En estos momentos, el interés de la historia decae, aunque se recupera con los diálogos chispeantes, cargados de humor y sabiduría, entre los dos amigos:

“-Esto es un locura, señor Ibrahim, hay que ver lo pobres que son los escaparates de los ricos… ¡Ahí dentro no hay nada!

-Eso es el lujo, Momo: nada en el escaparate, nada en la tienda, todo en el precio.”

O con reflexiones certeras, como la de Momo, cuando lee en el diccionario la definición de la palabra “sufismo” (“corriente mística del Islam nacida en el siglo VIII. Opuesto al legalismo, pone el acento en la religión interior”):

“Ahí lo tienes, ¡otra vez igual!
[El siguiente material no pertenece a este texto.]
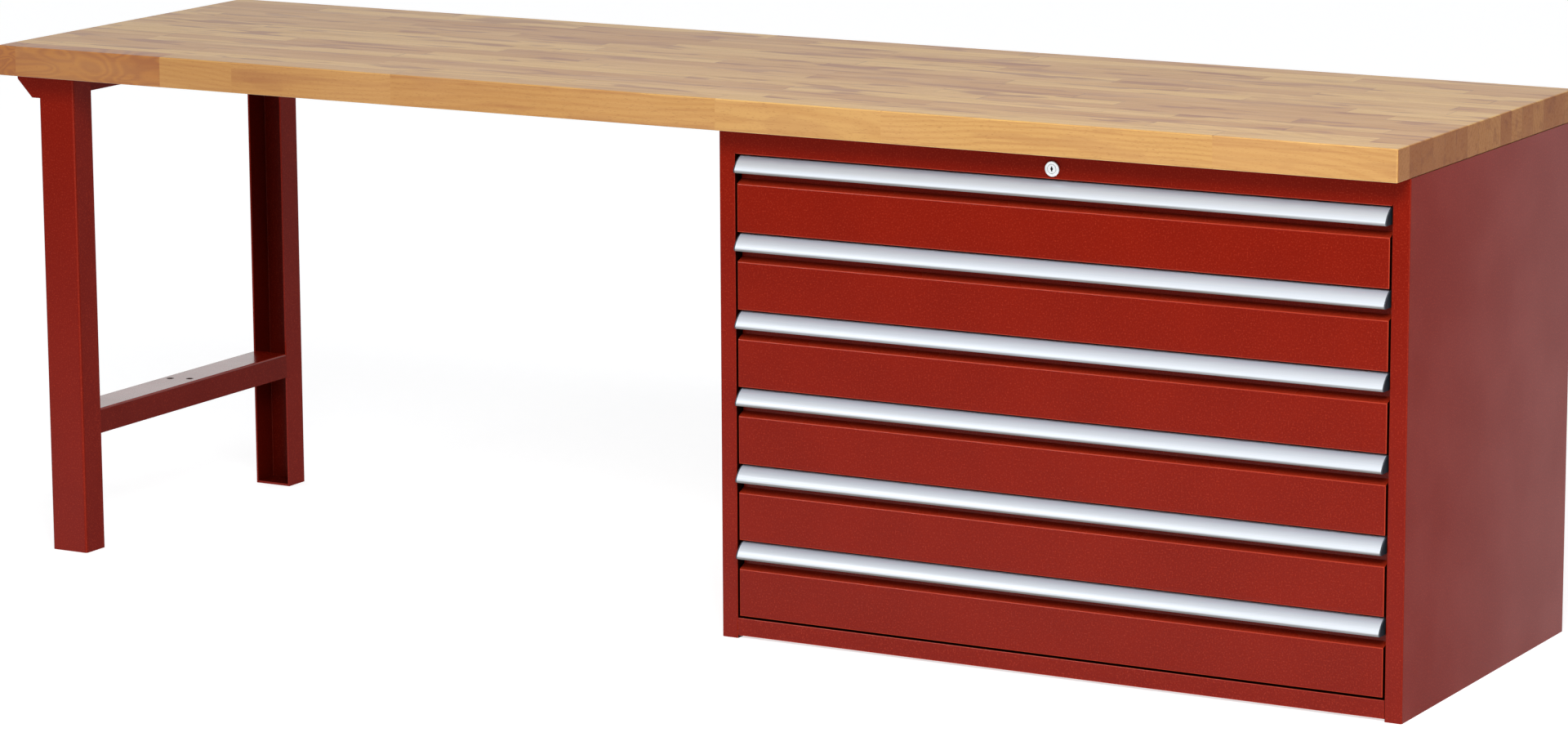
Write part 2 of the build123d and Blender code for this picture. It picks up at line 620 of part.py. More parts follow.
# The slot leaves room above the pin: a crank gains on a bar that rises evenly.
PIN_LEAD = 2.2
BAR_TOP = LOCK_HEIGHT + 12
SLOT_HEIGHT = 2 * (PIN_RADIUS + LOOSE_CLEARANCE) + PIN_LEAD
SLOT_LENGTH = CRANK_RADIUS + 2 * (PIN_RADIUS + LOOSE_CLEARANCE)
SLOT_PLATE = (SLOT_LENGTH + 12, 24)
HOOK_DEPTH = 11.5
HOOK_SHEET = 2
with BuildPart() as lock_bar:
    with BuildSketch(Plane.XZ.offset(-BAR_FRONT)):
        with Locations((CABINET_CENTRE, (BAR_BOTTOM + BAR_TOP) / 2)):
            Rectangle(2 * BAR_HALF, BAR_TOP - BAR_BOTTOM)
        with Locations((CABINET_CENTRE - CRANK_RADIUS / 2, LOCK_HEIGHT)):
            Rectangle(*SLOT_PLATE)
            with Locations((0, PIN_LEAD / 2)):
                Rectangle(SLOT_LENGTH, SLOT_HEIGHT, mode=Mode.SUBTRACT)
    extrude(amount=-BAR_THICKNESS)
    for level in range(DRAWER_COUNT):
        drawer_bottom = OPENING_BOTTOM + DRAWER_GAP + level * DRAWER_PITCH
        lug_tip = drawer_bottom + TRAY_LIFT + TRAY_HEIGHT - LUG_BELOW_RIM - LUG_SHEET / 2 - LUG_DROP
        hook_top = lug_tip - HOOK_GAP
        hook_low = hook_top - LUG_DROP - HOOK_SHEET
        with BuildSketch(Plane.YZ.offset(CABINET_CENTRE - BAR_HALF)):
            with BuildLine():
                Polyline(
                    (BAR_FRONT, hook_low),
                    (BAR_FRONT - HOOK_DEPTH, hook_low),
                    (BAR_FRONT - HOOK_DEPTH, hook_top),
                    (BAR_FRONT - HOOK_DEPTH + HOOK_SHEET, hook_top),
                    (BAR_FRONT - HOOK_DEPTH + HOOK_SHEET, hook_low + HOOK_SHEET),
                    (BAR_FRONT, hook_low + HOOK_SHEET),
                    close=True,
                )
            make_face()
        extrude(amount=2 * BAR_HALF)
lock_bar.part.label = "lock_bar"
export_step(lock_bar.part, "parts/lock_bar.step")

# Guides on the back panel hold the bar, and a bracket carries the shaft's rear end.
GUIDE_FRONT = 324.5
GUIDE_BACK = BACK_PANEL_FACE - CABINET_SHEET
BRACKET_FRONT = 300
BRACKET_THICKNESS = 3
BRACKET_BOTTOM = 772
BRACKET_WIDTH = 24
with BuildPart() as lock_guides:
    for level in (0, 2, 4):
        guide_bottom = OPENING_BOTTOM + level * DRAWER_PITCH + DRAWER_PITCH / 2 - GUIDE_BELOW_MIDDLE
        with BuildSketch(Plane.XY.offset(guide_bottom)):
            with Locations((CABINET_CENTRE, (GUIDE_FRONT + GUIDE_BACK) / 2)):
                Rectangle(2 * (BAR_HALF + GUIDE_RIM), GUIDE_BACK - GUIDE_FRONT)
            with Locations((CABINET_CENTRE, BAR_FRONT + BAR_THICKNESS / 2)):
                Rectangle(
                    2 * (BAR_HALF + LOOSE_CLEARANCE),
                    BAR_THICKNESS + 2 * LOOSE_CLEARANCE,
                    mode=Mode.SUBTRACT,
                )
        extrude(amount=GUIDE_HEIGHT)
    with BuildSketch(Plane.XZ.offset(-BRACKET_FRONT)):
        with Locations((CABINET_CENTRE, (BRACKET_BOTTOM + UNDERSIDE - BOLT_PLATE_SHEET) / 2)):
            Rectangle(BRACKET_WIDTH, UNDERSIDE - BOLT_PLATE_SHEET - BRACKET_BOTTOM)
        with Locations((CABINET_CENTRE, LOCK_HEIGHT)):
            Circle(SHAFT_RADIUS + RUNNING_CLEARANCE, mode=Mode.SUBTRACT)
    extrude(amount=-BRACKET_THICKNESS)
lock_guides.part.label = "lock_guides"
export_step(lock_guides.part, "parts/lock_guides.step")

# ================================================================ leg frame
# Each leg is a channel with a tapered ear on its outer side, under the top's end.
LEG_TOP = UNDERSIDE - PLATE_THICKNESS
for place, web_face, inward in (("front", FRAME_FRONT, 1), ("back", FRAME_BACK, -1)):
    web = web_face + inward * LEG_SHEET / 2
    mouth = web_face + inward * LEG_DEPTH
    left = LEG_LEFT + LEG_SHEET / 2
    right = LEG_RIGHT - LEG_SHEET / 2
    with BuildPart() as leg:
        with BuildSketch():
            add(folded_strip(
                [(left, mouth), (left, web), (right, web), (right, mouth)], LEG_BEND, LEG_SHEET
            ))
        extrude(amount=LEG_TOP)
        with BuildSketch(Plane.XZ.offset(-web_face)):
            with BuildLine():
                Polyline(
                    (LEFT_END + PLATE_MARGIN, LEG_TOP),
                    (LEFT_END + PLATE_MARGIN, LEG_TOP - EAR_STRAIGHT),
                    (LEG_LEFT - EAR_FOOT, LEG_TOP - EAR_HEIGHT),
                    (LEG_LEFT + EAR_ROOT, LEG_TOP - EAR_HEIGHT),
                    (LEG_LEFT + EAR_ROOT, LEG_TOP),
                    close=True,
                )
            make_face()
        extrude(amount=-inward * LEG_SHEET)
    leg.part.label = f"leg_{place}"
    export_step(leg.part, f"parts/leg_{place}.step")

LEG_GAP = BENCH_DEPTH - FRONT_OVERHANG - 2 * LEG_DEPTH
CROSSBAR_TOP = CROSSBAR_BOTTOM + CROSSBAR_HEIGHT
with BuildPart() as leg_crossbar:
    with BuildSketch(Plane.XZ.offset(-FRAME_FRONT - LEG_DEPTH)):
        add(folded_strip(
            [
                (LEG_LEFT + LEG_SHEET / 2, CROSSBAR_BOTTOM),
                (LEG_LEFT + LEG_SHEET / 2, CROSSBAR_TOP - LEG_SHEET / 2),
                (LEG_RIGHT - LEG_SHEET / 2, CROSSBAR_TOP - LEG_SHEET / 2),
                (LEG_RIGHT - LEG_SHEET / 2, CROSSBAR_BOTTOM),
            ],
            LEG_BEND,
            LEG_SHEET,
        ))
    extrude(amount=-LEG_GAP)
    with BuildSketch(Plane.XY.offset(CROSSBAR_TOP)):
        with Locations(*CROSSBAR_HOLES):
            Circle(CROSSBAR_HOLE_RADIUS)
    extrude(amount=-2 * LEG_SHEET, mode=Mode.SUBTRACT)
leg_crossbar.part.label = "leg_crossbar"
export_step(leg_crossbar.part, "parts/leg_crossbar.step")

with BuildPart() as leg_head_rail:
    with BuildSketch(Plane.XZ.offset(-FRAME_FRONT - LEG_DEPTH)):
        add(folded_strip(
            [
                (LEG_LEFT + LEG_SHEET / 2, LEG_TOP - HEAD_RAIL_HEIGHT),
                (LEG_LEFT + LEG_SHEET / 2, LEG_TOP - LEG_SHEET / 2),
                (LEG_RIGHT - LEG_SHEET / 2, LEG_TOP - LEG_SHEET / 2),
                (LEG_RIGHT - LEG_SHEET / 2, LEG_TOP - HEAD_RAIL_HEIGHT),
            ],
            LEG_BEND,
            LEG_SHEET,
        ))
    extrude(amount=-LEG_GAP)
    with BuildSketch(Plane.XY.offset(LEG_TOP)):
        with Locations(*RAIL_SCREWS):
            Circle(SCREW_HOLE_RADIUS)
    extrude(amount=-2 * LEG_SHEET, mode=Mode.SUBTRACT)
leg_head_rail.part.label = "leg_head_rail"
export_step(leg_head_rail.part, "parts/leg_head_rail.step")

with BuildPart() as leg_top_plate:
    with BuildSketch(Plane.XY.offset(LEG_TOP)):
        with Locations(((LEFT_END + PLATE_MARGIN + LEG_RIGHT) / 2, (FRAME_FRONT + FRAME_BACK) / 2)):
            Rectangle(LEG_RIGHT - LEFT_END - PLATE_MARGIN, FRAME_BACK - FRAME_FRONT)
        with Locations(*PLATE_SCREWS, *RAIL_SCREWS):
            Circle(SCREW_HOLE_RADIUS, mode=Mode.SUBTRACT)
    extrude(amount=PLATE_THICKNESS)
leg_top_plate.part.label = "leg_top_plate"
export_step(leg_top_plate.part, "parts/leg_top_plate.step")

FOOT_CENTRES = [
    ((LEG_LEFT + LEG_RIGHT) / 2, FRAME_FRONT + (LEG_DEPTH + LEG_SHEET) / 2),
    ((LEG_LEFT + LEG_RIGHT) / 2, FRAME_BACK - (LEG_DEPTH + LEG_SHEET) / 2),
]
with BuildPart() as leg_foot_plates:
    with BuildSketch():
        with Locations(*FOOT_CENTRES):
            RectangleRounded(
                LEG_RIGHT - LEG_LEFT - 2 * LEG_SHEET,
                LEG_DEPTH - LEG_SHEET,
                FOOT_PLATE_CORNER,
            )
            with GridLocations(*FOOT_HOLE_SPACING, 2, 2):
                Circle(FOOT_HOLE_RADIUS, mode=Mode.SUBTRACT)
    extrude(amount=FOOT_PLATE_THICKNESS)
leg_foot_plates.part.label = "leg_foot_plates"
export_step(leg_foot_plates.part, "parts/leg_foot_plates.step")

# ================================================================ wood screws
SCREW_ROWS = (
    (UNDERSIDE - BOLT_PLATE_SHEET, CABINET_SCREWS),
    (UNDERSIDE - PLATE_THICKNESS, PLATE_SCREWS),
    (UNDERSIDE - PLATE_THICKNESS - LEG_SHEET, RAIL_SCREWS),
)
with BuildPart() as top_screws:
    for seat, places in SCREW_ROWS:
        with BuildSketch(Plane.XY.offset(seat)):
            with Locations(*places):
                Circle(SCREW_SHANK_RADIUS)
        extrude(amount=UNDERSIDE + SCREW_DEPTH - seat)
        with BuildSketch(Plane.XY.offset(seat)):
            with Locations(*places):
                Circle(WASHER_RADIUS)
        extrude(amount=-WASHER_THICKNESS)
        with BuildSketch(Plane.XY.offset(seat - WASHER_THICKNESS)):
            with Locations(*places):
                RegularPolygon(SCREW_HEAD_FLATS / 2, 6, major_radius=False)
        extrude(amount=-SCREW_HEAD_HEIGHT)
top_screws.part.label = "top_screws"
export_step(top_screws.part, "parts/top_screws.step")
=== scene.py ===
import math

import bpy
from mathutils import Matrix, Vector

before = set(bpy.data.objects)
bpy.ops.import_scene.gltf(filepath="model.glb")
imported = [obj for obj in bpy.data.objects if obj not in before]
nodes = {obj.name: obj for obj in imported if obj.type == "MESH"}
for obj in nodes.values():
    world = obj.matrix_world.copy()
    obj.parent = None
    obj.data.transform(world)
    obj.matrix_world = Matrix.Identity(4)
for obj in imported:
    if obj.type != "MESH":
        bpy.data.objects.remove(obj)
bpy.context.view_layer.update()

# ---------------------------------------------------------------- places on the bench, in metres

BOARD_DEPTH = 0.7
BOARD_MIDDLE = 0.835
STAVE_STRIPS = 16

CABINET_MIDDLE = 0.675
BOTTOM_SEAM = 0.0345
LOCK_HEIGHT = 0.784
CYLINDER_SEAM = 0.00703

LEG_MIDDLE = -1.170
LEG_PAIR_MIDDLE = 0.025
CROSSBAR_HOLES = ((-1.186, 0.021, 0.0), (-1.155, 0.035, 0.0))

# A ramp is where a finish starts and ends changing, a fraction of a millimetre past an edge of
# the shape. These four are distances from the cabinet's middle.
FRONT_SIDE = (0.5440, 0.5442)
FRONT_TO_STILE = (0.5445, 0.5455)
STILE_SIDE = (0.5462, 0.5466)
STILE_FACE = (0.560, 0.564)

BLACK = (0.0, 0.0, 0.0)

# ---------------------------------------------------------------- materials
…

Los diccionarios no aciertan a explicar más que las palabras que uno ya conoce.”

A raíz de la desaparición del padre, el centro de atención pasa a ser exclusivamente la relación entre Momo y el señor Ibrahim, y en cómo éste va enseñándole un concepto de la vida, desconocido para aquel:

“La lentitud ése es el secreto de la felicidad” le dice un día, en el sentido de que conocer a las personas y la naturaleza, así como disfrutar en el trabajo, requiere su tiempo.

O cuando le hace entrar en los templos religiosos con los ojos vendados para que adivine la religión por el olor:

“Ahí huele a velas, es una iglesia católica. (…) Aquí huele a incienso, es ortodoxa. (…) Y aquí huele a pies, es una mezquita musulmana”.
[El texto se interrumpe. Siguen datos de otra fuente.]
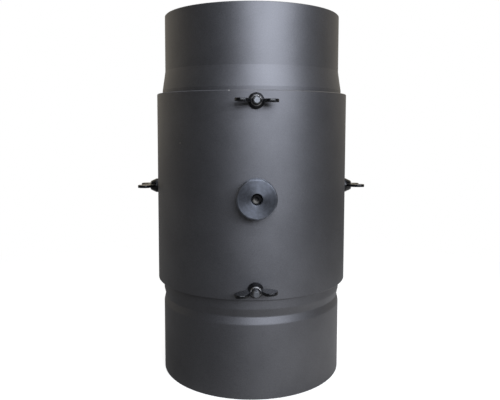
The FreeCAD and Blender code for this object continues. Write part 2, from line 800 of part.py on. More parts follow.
# The ceramic: every square channel that lies whole inside the skin runs right through
def make_filter_honeycomb():
    radius = size(BLOCK_RADIUS)
    pitch = size("cell_pitch")
    half_cell = (pitch - size("cell_web")) / 2
    limit = radius - size("block_skin")
    low, high = size(BLOCK_LOW), size(BLOCK_HIGH)
    wires = [Part.Wire([Part.makeCircle(radius, FreeCAD.Vector(0, 0, low))])]
    steps = int(radius // pitch) + 1
    for column in range(-steps, steps + 1):
        for row in range(-steps, steps + 1):
            x, y = column * pitch, row * pitch
            if math.hypot(abs(x) + half_cell, abs(y) + half_cell) > limit:
                continue
            corners = [
                FreeCAD.Vector(x - half_cell, y - half_cell, low),
                FreeCAD.Vector(x + half_cell, y - half_cell, low),
                FreeCAD.Vector(x + half_cell, y + half_cell, low),
                FreeCAD.Vector(x - half_cell, y + half_cell, low),
            ]
            wires.append(Part.makePolygon(corners + corners[:1]))
    face = Part.Face(wires, "Part::FaceMakerBullseye")
    block = document.addObject("Part::Feature", "filter_honeycomb")
    block.Shape = face.extrude(FreeCAD.Vector(0, 0, high - low))
    block.Label = "filter_honeycomb"
    block.Placement = FreeCAD.Placement(FreeCAD.Vector(0, 0, size(AXIS_HEIGHT)), FreeCAD.Rotation())
    return block


# A disc spring round the knob's neck: a coned ring, the second one turned over
def make_disc_spring(number):
    body = new_body("disc_spring_%d" % (number + 1))
    small = half("neck_diameter") + " + disc_clearance"
    large = half("disc_diameter")
    low = SPRING_SEAT + " + %d * disc_height" % number
    high = low + " + disc_height"
    if number % 2:
        corners = [
            (small, high + " - disc_thickness"),
            (large, low),
            (large, low + " + disc_thickness"),
            (small, high),
        ]
    else:
        corners = [
            (small, low),
            (large, high + " - disc_thickness"),
            (large, high),
            (small, low + " + disc_thickness"),
        ]
    revolve(body, "cone", corners)
    set_out(body, "front", AXIS_HEIGHT)
    return body


pieces = [make_pipe_body(), make_cover(), make_cover_gasket()]
for where in FASTENINGS:
    pieces += [make_stud(where), make_washer(where), make_wing_nut(where)]
pieces += [make_shaft_bush(), make_rear_bush()]
pieces += [make_filter_band(), make_support_mat(), make_filter_honeycomb(), make_retaining_ring()]
pieces += [make_drive_socket(), make_rear_pivot_pin()]
pieces += [make_knob_shaft(), make_thrust_washer()]
pieces += [make_disc_spring(number) for number in range(DISC_SPRINGS)]
pieces += [make_turning_knob(), make_knob_screw()]

document.recompute()
for item in document.Objects:
    if "Invalid" in item.State or "Error" in item.State:
        raise RuntimeError("%s failed: %s" % (item.Name, item.State))
for piece in pieces:
    if piece.Shape.isNull() or not piece.Shape.isValid() or len(piece.Shape.Solids) != 1:
        raise RuntimeError("%s has no sound solid" % piece.Label)

os.makedirs("parts", exist_ok=True)
for piece in pieces:
    piece.Shape.exportStep("parts/%s.step" % piece.Label)
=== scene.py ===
"""Looks of a stove pipe particulate filter: heat paint, hardware, turned knob, filter and studio."""
import logging
import math
from dataclasses import dataclass
from enum import Enum
from typing import Any, Mapping, Sequence

import bmesh
import bpy
from mathutils import Matrix, Vector


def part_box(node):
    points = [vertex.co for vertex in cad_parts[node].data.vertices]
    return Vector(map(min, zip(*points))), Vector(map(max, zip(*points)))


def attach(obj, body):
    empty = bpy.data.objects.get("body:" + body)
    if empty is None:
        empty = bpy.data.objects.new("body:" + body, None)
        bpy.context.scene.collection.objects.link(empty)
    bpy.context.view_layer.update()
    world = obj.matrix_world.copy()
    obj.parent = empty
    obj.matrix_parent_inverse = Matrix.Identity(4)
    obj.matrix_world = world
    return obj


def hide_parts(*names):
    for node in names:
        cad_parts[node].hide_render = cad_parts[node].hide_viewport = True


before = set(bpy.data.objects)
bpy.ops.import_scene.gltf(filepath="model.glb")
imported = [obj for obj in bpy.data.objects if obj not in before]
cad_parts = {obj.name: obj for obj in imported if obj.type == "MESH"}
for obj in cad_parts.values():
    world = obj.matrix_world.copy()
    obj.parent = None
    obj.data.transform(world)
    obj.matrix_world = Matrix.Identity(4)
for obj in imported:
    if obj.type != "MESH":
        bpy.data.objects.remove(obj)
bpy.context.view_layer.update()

LOG = logging.getLogger("particulate_filter")
MM = 0.001
QUARTER_TURN = math.pi / 2
# Faces that meet at more than this keep a sharp shade between them
SHARP_ANGLE = math.radians(12)
# Edges of a turned piece sharper than this are broken by a small bevel
BROKEN_ANGLE = math.radians(25)
# Share of its strength that each finer octave of a noise keeps
FINER_SHARE = 0.55
# Blender's wave texture goes through this many radians in one unit of length
WAVE_RADIANS = 20
SMOOTH = {"interpolation_type": "SMOOTHSTEP"}

Tree = bpy.types.NodeTree
Node = bpy.types.Node
Socket = bpy.types.NodeSocket
Mesh = bpy.types.Mesh


def box_mm(node: str) -> tuple[list[float], list[float]]:
    """Box of a CAD node, to the hundredth of a millimetre that its sizes are given in.

    Args:
        node: the node's name.

    Returns:
        Its lowest and its highest corner in mm.
    """
    low, high = ([round(float(value) / MM, 2) for value in corner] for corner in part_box(node))
    return low, high


def middle_height(node: str) -> float:
    """Height of a CAD node's middle above the socket's rim.

    Args:
        node: the node's name.

    Returns:
        The height in mm.
    """
    low, high = box_mm(node)
    return (low[2] + high[2]) / 2


AXIS_HEIGHT = middle_height("turning_knob")
COVER_RADIUS, _, COVER_TOP = box_mm("cover")[1]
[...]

O cuando le enseña a bailar, como los derviches, girando sobre sí mismo, hasta perder toda referencia terrenal y vaciarse de odio.

Eric-Emmanuel Schmitt podía haber profundizado en este proceso de aprendizaje, que es lo más atractivo de la novela; pero opta por acabar con la relación entre los dos personajes, de una manera abrupta, que nos deja con la miel en los labios, aunque en nuestro recuerdo permanezca el señor Ibrahim, ese anciano entrañable, que representa la imagen más positiva del Islam, “una religión -como afirma el autor en el prólogo- cuya sabiduría milenaria guía a millones de hombres”.